Juin : La commande des 223 sièges en hêtre noir et bon élastiques, rembourrés en toile de coton et crin de première qualité, molesquine et clous dorés, percaline pour le dessous est partie pour la maison Van Loo (17 rue Sedaine). En sus, 130 chaises pliantes cannées et un fauteuil pour le président. Le mois suivant, tout est posé.
Juillet : Le contrat d’abonnement au gaz d’éclairage est signé, la grande salle étant éclairée de manière zénithale et grâce à cinq grands lustres et appliques.
Août et septembre : les décorations, drapeaux, boucliers sont réalisés et posés par Van Loo.
Tout est prêt pour l’accueil des visiteurs de l’Exposition universelle qu’il faut décrotter, aider à ranger les cannes, hauts-de-forme au vestiaire avec des ouvriers dans les étages qui terminent… Le 2 septembre, l’immeuble est inauguré par le ministre de l’Instruction publique, le préfet de la Seine, les invités étrangers. Il restera à poser des stores et des rideaux, ultimes finitions en novembre.

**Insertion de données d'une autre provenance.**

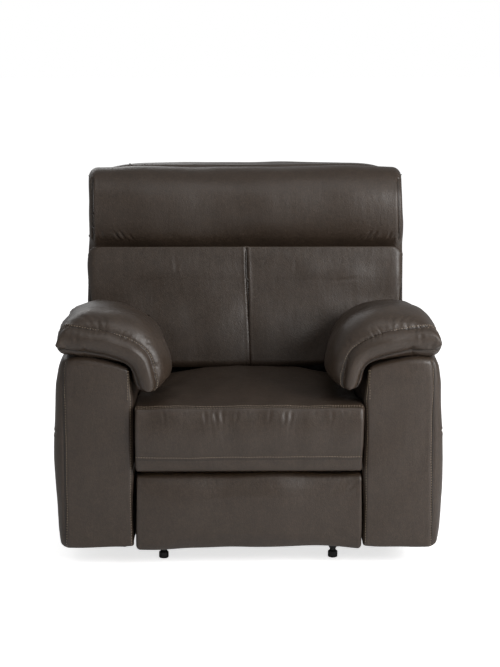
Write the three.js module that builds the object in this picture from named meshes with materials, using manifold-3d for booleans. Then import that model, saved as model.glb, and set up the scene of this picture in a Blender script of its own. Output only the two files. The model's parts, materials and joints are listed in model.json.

Décembre : Les comptes sont faits. Près de 150 000 francs pour le terrain, près de 260 000 francs pour l’immeuble, quelques frais supplémentaires pour la bibliothèque. Les dépenses excèdent les ressources de 16 000 francs. Restent à budgétiser l’abonnement aux eaux de source, vidanges, curages d’égouts, usages d’appareils filtrants pour l’assainissement.
En 1909, tout est réglé, vingt-deux ans avant la date prévue, «merci aux donateurs, Mme Maunoir, MM de Balashoff, MM. P. Hamelin, J. Delamall, Riché et Lane » (1). En 1912, des dispositions sont prises pour une cabine de projection cinématographique (en évaluant les risques d’incendie). En 1950, en pleine gloire de Saint-Germain-des-Prés, Boris Vian dans son «Manuel de Saint-Germain-des-Prés» évoque le fameux amphithéâtre.
En février 2020, ce sont pas moins de sept cents personnes qui, chaque jeudi, viennent rêver du monde et apprendre la géographie aussi fébrilement que leurs émules au XIXe siècle.
À lire: Antoine Bernier, La construction de l’immeuble de la Société de géographie au 184 bd Saint-Germain à Paris, brochure de la Société de géographie, 2018.